The following Financial Services practice note Produced in partnership with Mike Wainwright and Juan Jose Manchado of Dentons LLP provides comprehensive and up to date legal information covering:
The financial crisis of 2007-2009 caused a spike in market volatility for which firms were ill-prepared. When the capital markets froze and the market value of securities collapsed, firms were not sufficiently capitalised to withstand the resulting mark-to-market losses. Volatility had a particularly severe impact in the derivatives markets, because the value of a derivative depends both on the value of the underlying asset that it tracks and on the ability of the counterparty to meet their obligations.
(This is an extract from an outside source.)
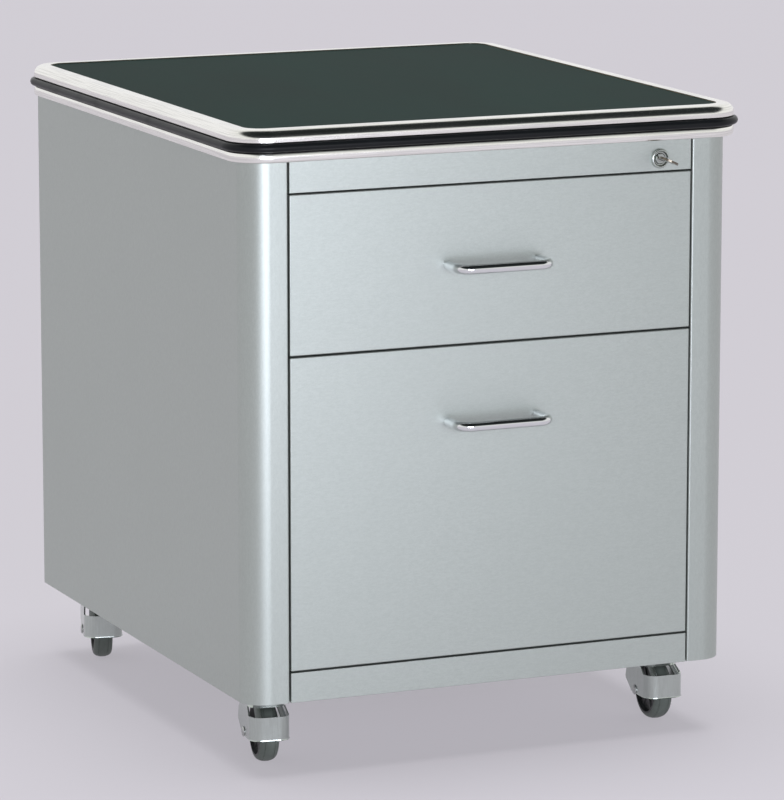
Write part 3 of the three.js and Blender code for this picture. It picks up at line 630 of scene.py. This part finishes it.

The regulatory response to the crisis has sought to ensure that firms hold enough capital to withstand a simultaneous increase in default risk caused by potential swings in the price of the underlying of a derivative, and decrease in the creditworthiness of the counterparty. These increased capital levels are also intended to incentivise central clearing of derivatives that are not subject to a central clearing obligation, because exposures to central counterparties (CCPs) are subject to smaller capital charges.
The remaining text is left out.